Is the PC keyboard waste or is the Apple keyboard not meeting the expectations of the customer? For me, I see the PC keyboard as waste. There is more plastic per key used and the keyboard panel has more plastic also. This seems very wasteful to me. What would the savings be if the PC keyboards were as thin as the Apple keyboards?
I don’t use all the extra shortcuts on the keyboard so the manufactured over-processed the keyboard to give me more than I need. If you are a person who uses all the extra shortcut buttons on the keyboard then you may see the Apple keyboard as not meeting the value needed by the customer. Even if the Apple keyboard had all the extra shortcut buttons on it, I think it would still be thinner than the PC keyboad. What do you think?
Waste or not meeting customer needs?
Walmart has decided to breakdown some of the orthodoxies that it has always had when it comes to shipping product (article here). No longer will they wait for the supplier to deliver the product to their distribution warehouses. Now Kelly Abney says,
“…it’s all about squeezing out costs by keeping Wal-Mart’s own trucks busy and by accepting delivery of merchandise at the supplier’s loading dock instead of at a Wal-Mart distribution center.”
This seems like the right thing to do. Distribution centers are non-value added for the consumer which means they are nothing but a cost (or waste) for Walmart. Does this mean they won’t have any distribution centers? The article does not say what it means for the DCs. My thoughts are there would still be DCs but maybe they need to be smaller because less is going through them saving on equipment, manpower, land, etc… Also, what is mentioned but now focused on, is Walmart is trying to utilize its resources and not just source out everything and let their resources have waste in their processes.
Abney also says it allows suppliers to,
“focus on what they do best, manufacturing products for us.”
The main reason for this change is Walmart is having a big enough problem with receiving errors at the distribution centers. Errors like:
“…missing pallets or delayed shipments.”
How does Walmart picking up the goods at the suppliers’ dock help?
“…when a Wal-Mart driver picks up a load at a supplier’s loading dock that same driver will have to scan each pallet’s RFID tag as it’s loaded. The driver will then transmit the data so it can be matched up in real-time with EDI documents that specify what’s in the shipment. Sending that data ahead doesn’t just give Wal-Mart the inventory information a few hours earlier. It gives the retailer the chance to have unpleasant inventory surprises corrected in minutes at the supplier’s loading dock, not days later.”
I like the concept. Quicker feedback into the loop. I still have a lot of questions though. It is great that the problem is identified right away, but what if they don’t have the correct product or remaining amount available? Is the data collected by the driver given to the supplier after every pickup so the supplier can track trends in types of errors in order to problem solve?
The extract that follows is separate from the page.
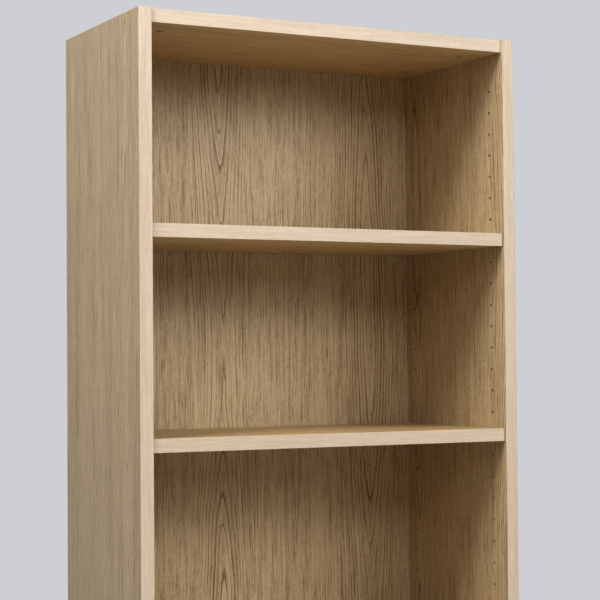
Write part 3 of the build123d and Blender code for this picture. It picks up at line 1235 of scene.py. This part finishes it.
# ---- Studio -------------------------------------------------------------------
@dataclass(frozen=True)
class SoftLight:
    """One rectangular soft light."""

    name: str
    place: Place
    aim: Place
    width: float
    height: float
    power: float

    def build(self) -> None:
        """Hangs the light."""
        lamp = bpy.data.lights.new(self.name, "AREA")
        lamp.shape = "RECTANGLE"
        lamp.size, lamp.size_y = self.width, self.height
        lamp.energy = self.power
        holder = bpy.data.objects.new(self.name, lamp)
        holder.location = self.place
        direction = Vector(self.aim) - Vector(self.place)
        holder.rotation_euler = direction.to_track_quat("-Z", "Y").to_euler()
        holder.visible_camera = False
        bpy.context.scene.collection.objects.link(holder)


@dataclass
class Studio:
    """Camera, soft lights, pale surround and floor."""

    eye: Place = (-1.18239, -2.28691, 1.33197)
    yaw: float = 27.597               # degrees, to the right of +Y
    pitch: float = 1.854
    roll: float = -0.457
    lens: float = 104.80
    surround: Colour = (0.663, 0.669, 0.7005)
    fill: Colour = (0.74, 0.64, 0.52)    # the surround as light
    contrast: float = 0.85            # the picture's gamma
    front_fill: float = 0.27          # of the surround, as light from the front
    rear_fill: float = 0.16
    floor_radius: float = 4.6
    floor_fade: tuple[float, float] = (0.2, 0.95)    # shares of the radius
    floor_tone: float = 0.74
    floor_cloud: float = 0.95         # the darker spots' tone, as a share of floor_tone
    lights: tuple[SoftLight, ...] = (
        SoftLight("front_lamp", (0.25, -2.6, 2.42), (0.0, 0.0, 1.45), 0.75, 0.5, 9.5),
        SoftLight("right_soft_light", (2.4, -3.9, 2.95), (0.0, 0.0, 1.2), 2.4, 1.9, 98.0),
        SoftLight("camera_side_light", (-1.7, -3.0, 3.0), (0.0, 0.0, 1.3), 0.9, 1.4, 22.0),
        SoftLight("left_soft_light", (-2.0, -0.9, 3.2), (0.28, 0.0, 1.35), 1.1, 0.9, 68.0),
        SoftLight("low_soft_light", (0.2, -4.2, 0.7), (0.0, 0.0, 1.0), 2.4, 1.0, 7.0),
        SoftLight("rear_soft_light", (0.9, 3.2, 2.6), (0.0, 0.0, 1.0), 2.0, 1.6, 60.0),
    )

    def build_camera(self) -> None:
        """Stands the camera and makes it the scene's."""
        data = bpy.data.cameras.new("camera")
        data.lens = self.lens
        data.clip_start, data.clip_end = 0.05, 60.0
        camera = bpy.data.objects.new("camera", data)
        turn = (Matrix.Rotation(-math.radians(self.yaw), 4, "Z")
                @ Matrix.Rotation(math.radians(90 + self.pitch), 4, "X")
                @ Matrix.Rotation(math.radians(self.roll), 4, "Z"))
        camera.matrix_world = Matrix.Translation(self.eye) @ turn
        bpy.context.scene.collection.objects.link(camera)
        bpy.context.scene.camera = camera

    def build_surround(self) -> None:
        """A plain pale world, seen as it is, and as light dimmer behind the bookcase."""
        world = bpy.data.worlds.new("pale_surround")
        world.use_nodes = True
        bpy.context.scene.world = world
        recipe = Recipe(world.node_tree)
        seen = recipe.value("ShaderNodeLightPath", output="Is Camera Ray")
        direction = recipe.value("ShaderNodeTexCoord", output="Generated")
        rear = recipe.value("ShaderNodeSeparateXYZ", inputs={0: direction}, output=1)
        rear = rear.ramp(-0.6, 0.6)
        share = self.front_fill + rear * (self.rear_fill - self.front_fill)
        strength = share + seen * (1 - share)
        shade = recipe.value("ShaderNodeBackground", inputs={
            "Color": recipe.blend(seen, self.fill, self.surround), "Strength": strength})
        recipe.node("ShaderNodeOutputWorld", inputs={0: shade})
        bpy.context.scene.view_settings.view_transform = "Standard"
        bpy.context.scene.view_settings.gamma = self.contrast

    def build_floor(self) -> None:
        """A round pale floor that fades out at its rim."""
        mesh = bmesh.new()
        bmesh.ops.create_circle(mesh, cap_ends=True, radius=self.floor_radius, segments=96)
        data = bpy.data.meshes.new("floor")
        mesh.to_mesh(data)
        mesh.free()
        material, recipe = new_recipe("pale_floor")
        x, y = recipe.point["x"], recipe.point["y"]
        reach = recipe.math("SQRT", x * x + y * y) / self.floor_radius
        cloud = recipe.noise(x * 3.0, y * 3.0, 0.0, detail=4.0)
        tone = recipe.blend(0.5 + cloud, (self.floor_tone,) * 3,
                            (self.floor_tone * self.floor_cloud,) * 3)
        shader = recipe.value("ShaderNodeBsdfPrincipled", inputs={
            "Base Color": tone, "Roughness": 0.6 + cloud * 0.2,
            "Alpha": 1.0 - reach.ramp(*self.floor_fade)})
        recipe.node("ShaderNodeOutputMaterial", inputs={0: shader})
        data.materials.append(material)
        floor = bpy.data.objects.new("floor", data)
        bpy.context.scene.collection.objects.link(floor)

    def build(self) -> None:
        """Everything round the bookcase."""
        self.build_camera()
        self.build_surround()
        self.build_floor()
        for light in self.lights:
            light.build()


def main() -> None:
    """Sets up the studio, dresses the frame and makes the detailed pieces."""
    logging.basicConfig(level=logging.INFO, format="%(name)s: %(message)s")
    Studio().build()
    steel, cast_zinc, nickel = (metal.material() for metal in (STEEL, CAST_ZINC, NICKEL))
    beech = Beech().material()

    Case().dress()
    for number, name in enumerate(SHELVES):
        Shelf(name, SHELF_LEAF.shifted(number, SHELF_LEAF_STEP, SHELF_SEED_STEP)).dress(nickel)
    back = BackPanel()
    back.dress()
    back.build_nails(steel)
    for board in BOARDS:
        dress(f"{board}_cam_locks", cast_zinc)
        CamJoint(board).build_bolts(steel)
        DowelSet(f"{board}_dowels").build(beech)
    DowelSet("plinth_dowels").build(beech)
    WallTie().build(steel)
    FloorGlides().build(MouldedPlastic().material(), steel)


if __name__ == "__main__":
    main()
Once the pallets are on the truck, Wal-Mart also gains complete control over when that truck will arrive at the distribution center. Such knowledge creates much more predictability for arrival times, which in turn produces better scheduling options for the loading dock. It also means faster turnaround times. And, stores will know what they’re getting, and when.
Predictability is something that lean organizations strive for. It creates less waste in resource availability. Once this is accomplished, Walmart could take the next step in leveling the flow of trucks throughout the network. I would bet by owning their own trucking and creating predictability they will create more savings then they even realize.
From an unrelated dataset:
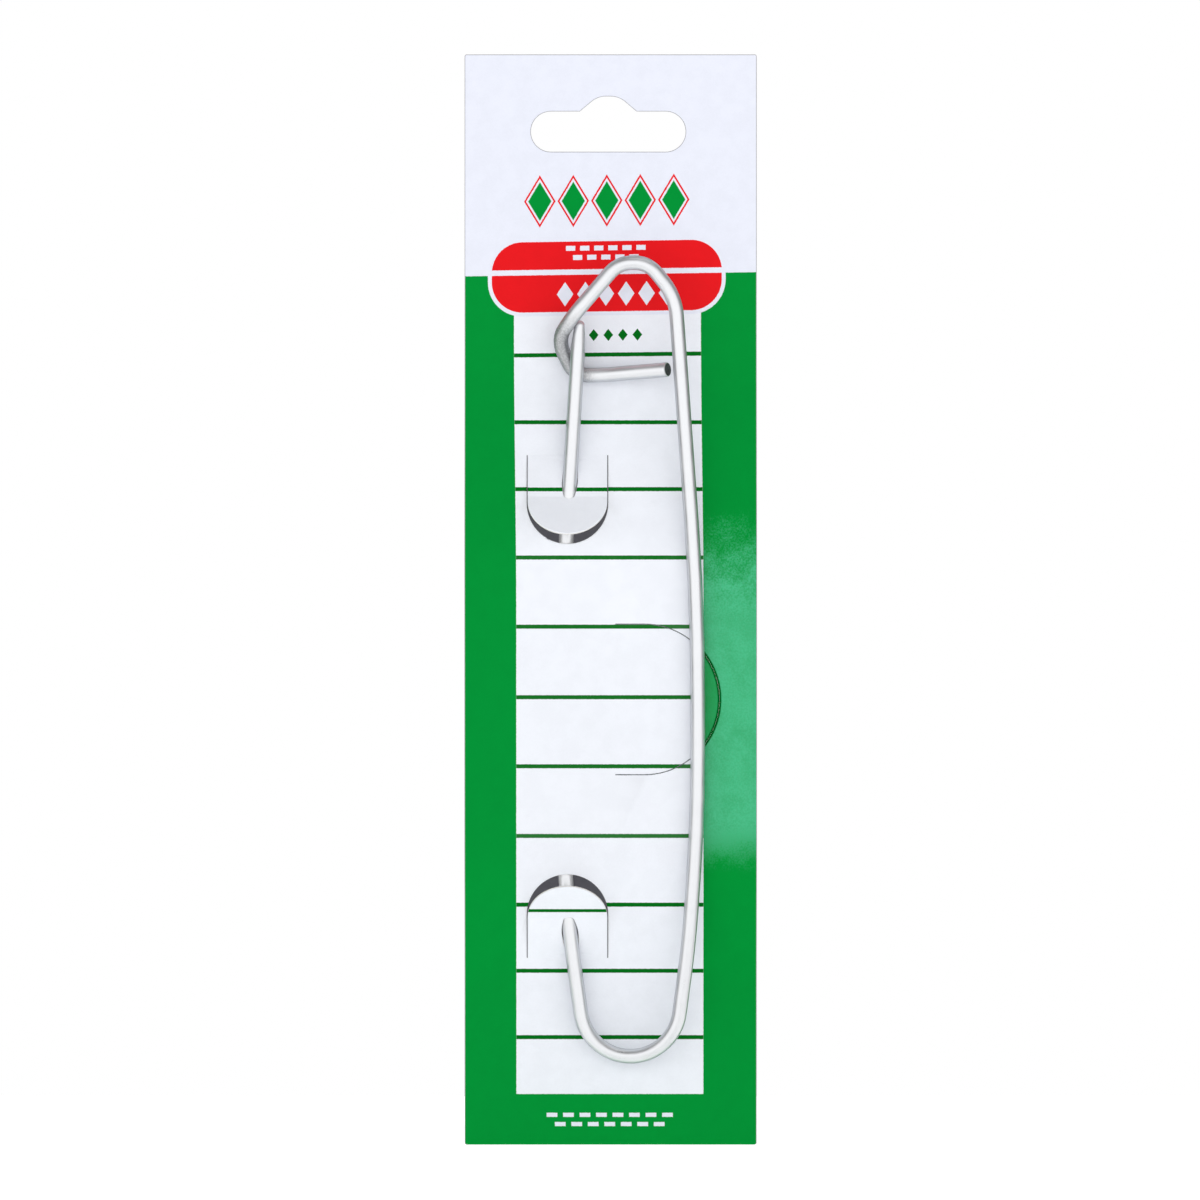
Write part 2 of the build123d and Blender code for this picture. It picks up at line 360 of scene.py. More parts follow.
@dataclass(frozen=True)
class GrainEffect:
    """Soft cloudiness with a finer tooth on it, shared by the board and the wire."""

    name: str = "Grain"
    fineness: float = 11.0
    detail: float = 3.0
    roughness: float = 0.55
    contrast: tuple[float, float] = (0.28, 0.72)

    def group(self) -> NodeTree:
        """Builds the node group once.

        Returns:
            The group, with Cloud and Tooth from 0 to 1.
        """
        found = bpy.data.node_groups.get(self.name)
        if found:
            return found
        tree = bpy.data.node_groups.new(self.name, "ShaderNodeTree")
        for name, kind in (("Vector", "NodeSocketVector"), ("Scale", "NodeSocketFloat")):
            tree.interface.new_socket(name, in_out="INPUT", socket_type=kind)
        for name in ("Cloud", "Tooth"):
            tree.interface.new_socket(name, in_out="OUTPUT", socket_type="NodeSocketFloat")
        start = tree.nodes.new("NodeGroupInput")
        end = tree.nodes.new("NodeGroupOutput")
        graph = Graph(tree)
        fine = graph.math("MULTIPLY", start.outputs["Scale"], self.fineness)
        for name, scale in (("Cloud", start.outputs["Scale"]), ("Tooth", fine)):
            noise = graph.add("TexNoise")
            noise.inputs["Detail"].default_value = self.detail
            noise.inputs["Roughness"].default_value = self.roughness
            graph.feed(noise.inputs["Vector"], start.outputs["Vector"])
            graph.feed(noise.inputs["Scale"], scale)
            graph.feed(end.inputs[name], graph.ramp(noise.outputs[0], *self.contrast))
        return tree

    def place(self, graph: Graph, vector: NodeSocket, scale: float) -> tuple[NodeSocket, NodeSocket]:
        """Puts the effect in a material.

        Args:
            graph: The material's nodes.
            vector: Coordinates that the grain lies in.
            scale: Clouds per metre.

        Returns:
            Cloud and tooth, from 0 to 1.
        """
        node = graph.add("Group", node_tree=self.group())
        graph.feed(node.inputs["Vector"], vector)
        node.inputs["Scale"].default_value = scale
        return node.outputs["Cloud"], node.outputs["Tooth"]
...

I was shocked, but happy when I read the EPA is trying to educate businesses on lean principles in order to help improve efficiency resulting in a better environment. The interview is with George Wyeth, a professor at Lawrence University who leads the innovation efforts with the EPA.
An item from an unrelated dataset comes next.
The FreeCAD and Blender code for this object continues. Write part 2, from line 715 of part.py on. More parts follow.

From the interview with Mr. Wyeth:
Lean manufacturing is really a business strategy, not an environmental strategy.
Mr. Wyeth recognizes lean as more than a set of tools to get a greener world, but a business strategy that can help companies reduce waste resulting in a smaller carbon footprint. It sounds like they are trying to educate on the how (lean principles) in order to get the what (cleaner environment) that is wanted.
Lean, because it focuses on the elimination of waste, has a lot in common with what we call pollution prevention, which we’ve been preaching for 20, 25 years. As companies focused on eliminating waste, we realized they were doing pollution prevention and didn’t even know it.
It is refreshing to see someone recognize the synergies between lean and green. How they are intertwined with each other. When I worked in the auto industry in the early 2000’s, we knew we had to control our costs better. One way was to use the water from our painting and electroplating lines more efficiently and what we was excess we needed to recycle back through the system. This was before the green movement become so overwhelmingly popular. We spent quite a bit of money to implement the system but it paid itself back in less then a year in not only water savings, but also less cost to cleanse the water before disposing it in the city drain.
From the article:
We thought that presented an opportunity for us to take the message we’ve been preaching for a long time and presenting it in a way that would be better understood and be more easily incorporated into the business, so it’s not seen as, here’s the government with a hammer forcing you to do something.
The EPA knows they are a regulatory agency. Unfortunately, the perception is very similar to the cost versus quality perception. You can’t have both. It is either one or the other………..regulatory compliance or low cost. The EPA wants to educate that you can have both and using lean principles is a way to get both. WOW!!! Cost, Quality, and Low carbon footprint………you can have them all?! Who would have ever thought?
Companies must be interested in how lean can help with the environment:
We get a lot of hits on our website on lean manufacturing materials, and there’s a lot of interest from people who want to talk to us.
I am glad to see the EPA has lean materials on their website. Not only about lean and the environment but also lean and government. Is this a way to get more people interested in lean principles and how it can help their business? I hope the EPA continues to help companies see the benefits. They could be another outlet to reinforce the lean message.